Neste tópico vê-se como a imaginação dos autores se mostra fértil, porém no seguinte verifica-se como eles saem pela tangente na hora de explicar o mais importante. Ei-lo:

“Não vos espanteis tampouco de que Maria tivesse leite, uma vez que não sofrera a maternidade humana e era virgem. A maternidade não é uma condição absoluta para que se produza o leite, que não passa de uma decomposição do sangue, determinável por diversas causas, que não nos cabe determinar aqui”. (Página 244)

Também na página 258, ao tentar fornecer dados explicativos sobre como o corpo de Jesus podia parecer carnal sendo tão só uma condensação do perispírito, declaram os autores:

“Para vos darmos explicação a este respeito, teríamos de entrar em minúcias acerca da natureza dos fluídos e isso ainda não é possível.”

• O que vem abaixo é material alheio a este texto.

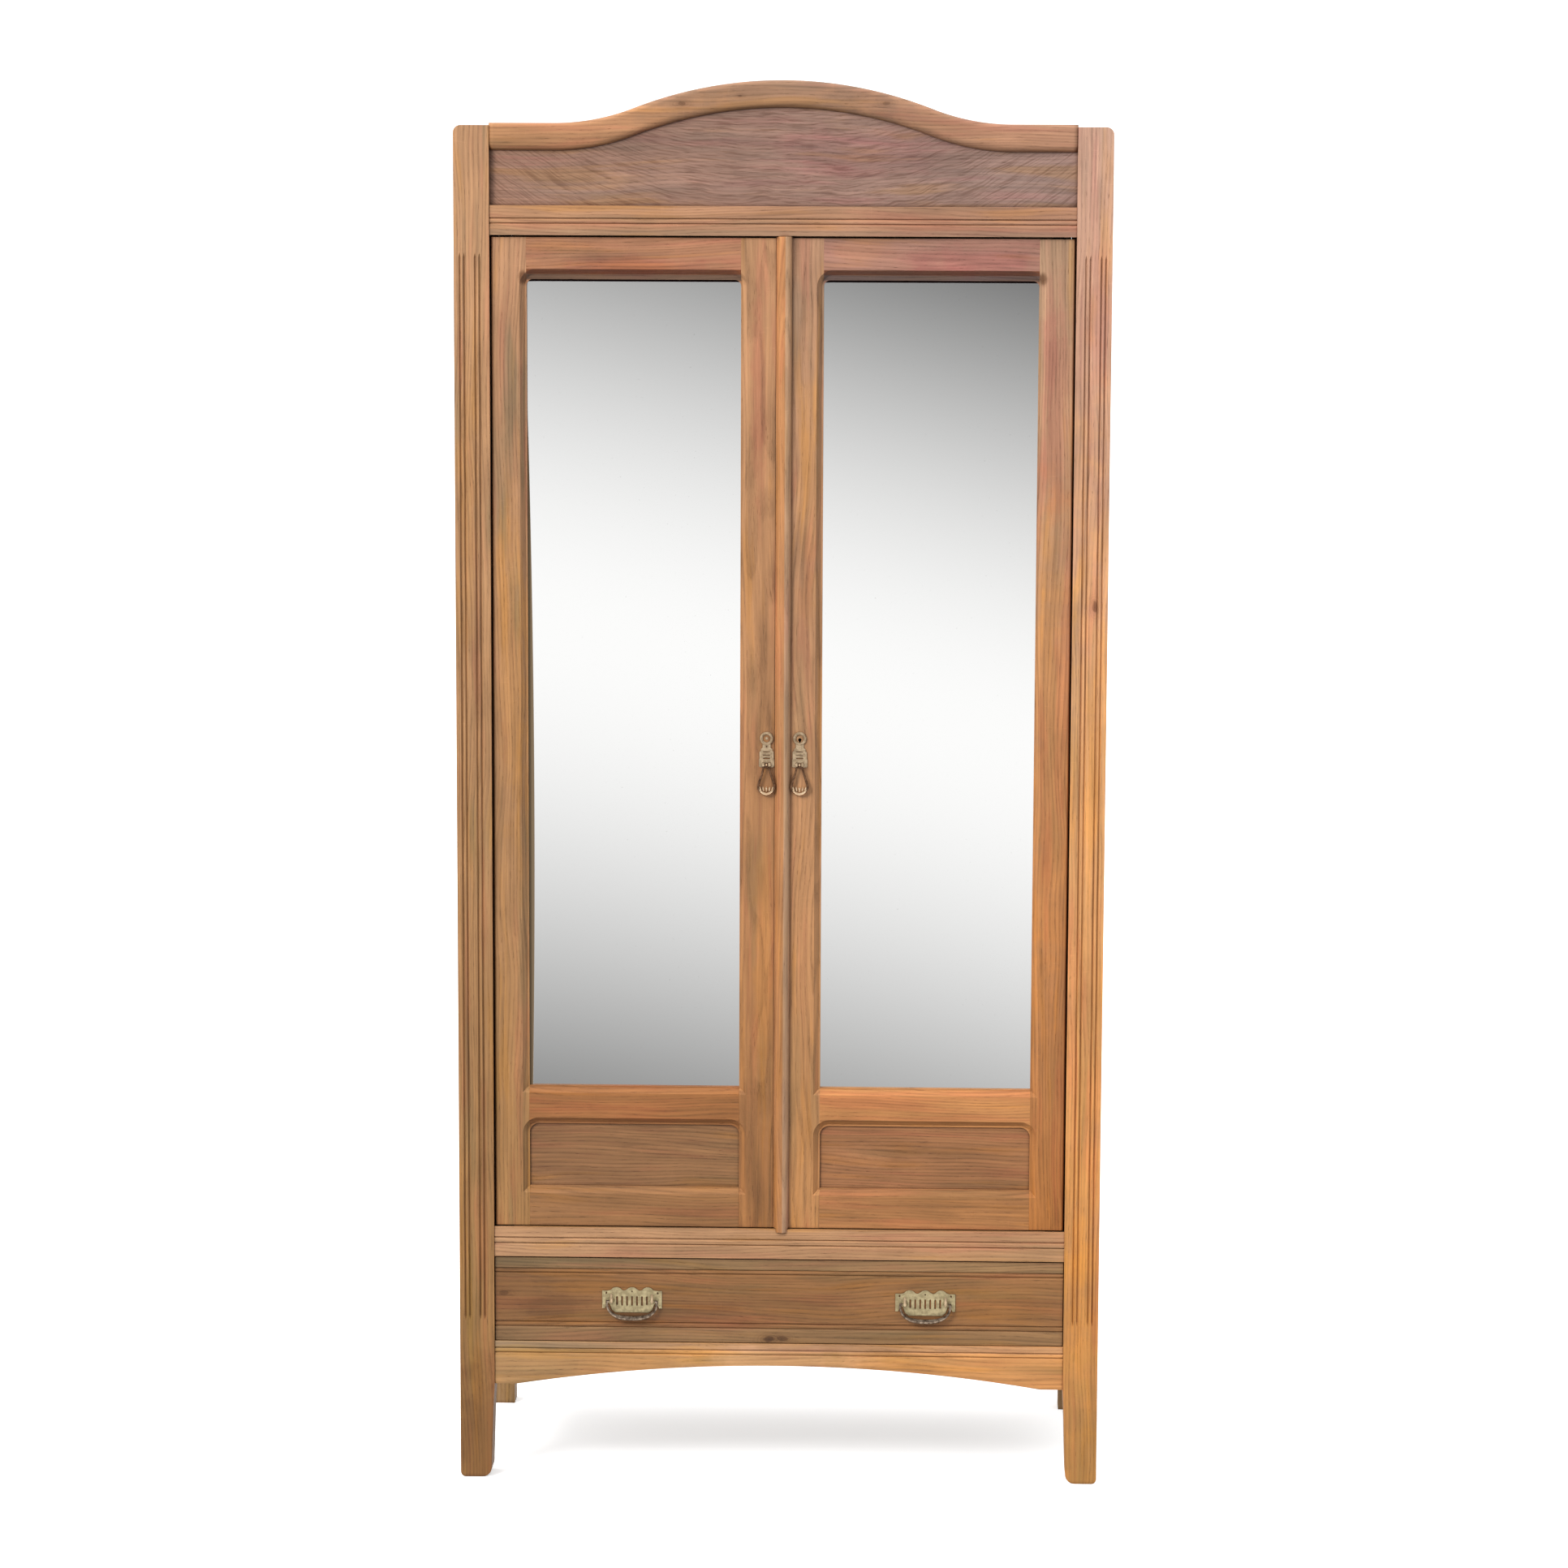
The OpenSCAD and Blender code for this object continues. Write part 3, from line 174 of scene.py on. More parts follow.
def oak_group():
    """One board's colour, roughness and height from its place along and across the grain."""
    tree = bpy.data.node_groups.new("oak_board", "ShaderNodeTree")
    for name, way, kind in (("Place", "INPUT", "Vector"), ("Tint", "INPUT", "Color"),
                            ("Figure", "INPUT", "Float"), ("Stain", "INPUT", "Float"),
                            ("Colour", "OUTPUT", "Color"), ("Roughness", "OUTPUT", "Float"),
                            ("Height", "OUTPUT", "Float")):
        tree.interface.new_socket(name, in_out=way, socket_type="NodeSocket" + kind)
    given = add(tree, "NodeGroupInput").outputs
    place = given["Place"]
    figure = given["Figure"]

    # The grain wanders slowly along the board
    drift = noise(tree, place, (9.0, 9.0, 2.2), 2.0, 0.45, "Color")
    drift = vector_node(tree, "SUBTRACT", drift, (0.5, 0.5, 0.5))
    grain = shifted(tree, place, vector_node(tree, "MULTIPLY", drift, DRIFT))

    # Growth rings about a pith that lies off the board
    parts = add(tree, "ShaderNodeSeparateXYZ", {"Vector": grain}).outputs
    radius = vector_node(tree, "LENGTH", add(tree, "ShaderNodeCombineXYZ", {
        "X": math_node(tree, "ADD", parts[0], PITH[0]),
        "Y": math_node(tree, "ADD", parts[1], PITH[1])}).outputs[0])
    spread = times(tree, noise(tree, grain, (35.0, 35.0, 3.0), 1.0), RING_SPREAD)
    ring = math_node(tree, "FRACT", math_node(tree, "MULTIPLY_ADD", radius, RING_COUNT, spread))
    early = math_node(tree, "MULTIPLY", ramp(tree, ring, 0.0, 0.12), ramp(tree, ring, 0.62, 0.2))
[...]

Além de fugir da raia quando os acontecimentos se complicam para as suas ingênuas explicações, os autores chegam ao cúmulo da insensatez escrevendo coisas assim:

“...Jesus, “se ausentava”, afigurando-se a Maria e aos homens que repartia assim o tempo entre os deveres humanos e a prece, sem que jamais o tivessem visto fazer qualquer refeição, tomar qualquer alimento humano, seja em casa com a família, seja alhures”. (Página 255)

Ora, isto é um despautério, pois todo mundo sabe que, segundo as narrativas evangélicas, Jesus sentou à mesa para alimentar-se com várias pessoas, inclusive em ocasiões festivas, havendo pouco antes da crucificação participado de uma célebre ceia com os discípulos.

Mais absurdo, no entanto, do que os aspectos ridículos de tais “revelações”, é o conceito depreciativo de Jesus formulado pelos autores, à guisa de enaltecimento, na página 205. Leiamos:

“Queremos dizer que Jesus, de uma elevação extrema, incompatível com a vossa essência, não podia submeter-se à encarnação material humana. Era-lhe impossível suportar o contato da matéria, como vos é impossível suportar um odor fétido.”

Afora a impropriedade doutrinária de que a elevação extrema de Jesus é incompatível com a nossa essência, pois todos, inclusive o amorável Mestre, somos dotados da mesma essência como filhos de DEUS (o Catolicismo, e não o Espiritismo, é que confunde o Cristo com a Divindade), defrontamos neste último tópico a leviana afirmação de ser impossível a Jesus suportar o contacto da matéria. Ora, por que lhe seria tal feito impossível? Por que, com seus formidáveis poderes psíquicos, não teria ele condição de superar os incômodos do relacionamento temporário com a fisiologia humana?

Observe o leitor como a obra de Roustaing se baseia em falsos pressupostos, sendo, portanto, destituída da mais elementar substância lógica. Não passa de pura ficção, ela, sim, incompatível com a essência da filosofia espírita, que Allan Kardec soube tão bem codificar.

Fonte:
TOURINHO, Nazareno.  As Tolices e Pieguices da Obra de Roustaing – Nazareno Tourinho; ensaio crítico-doutrinário; 1ª edição, Edições Correio Fraterno, São Bernardo do Campo, SP, 1999.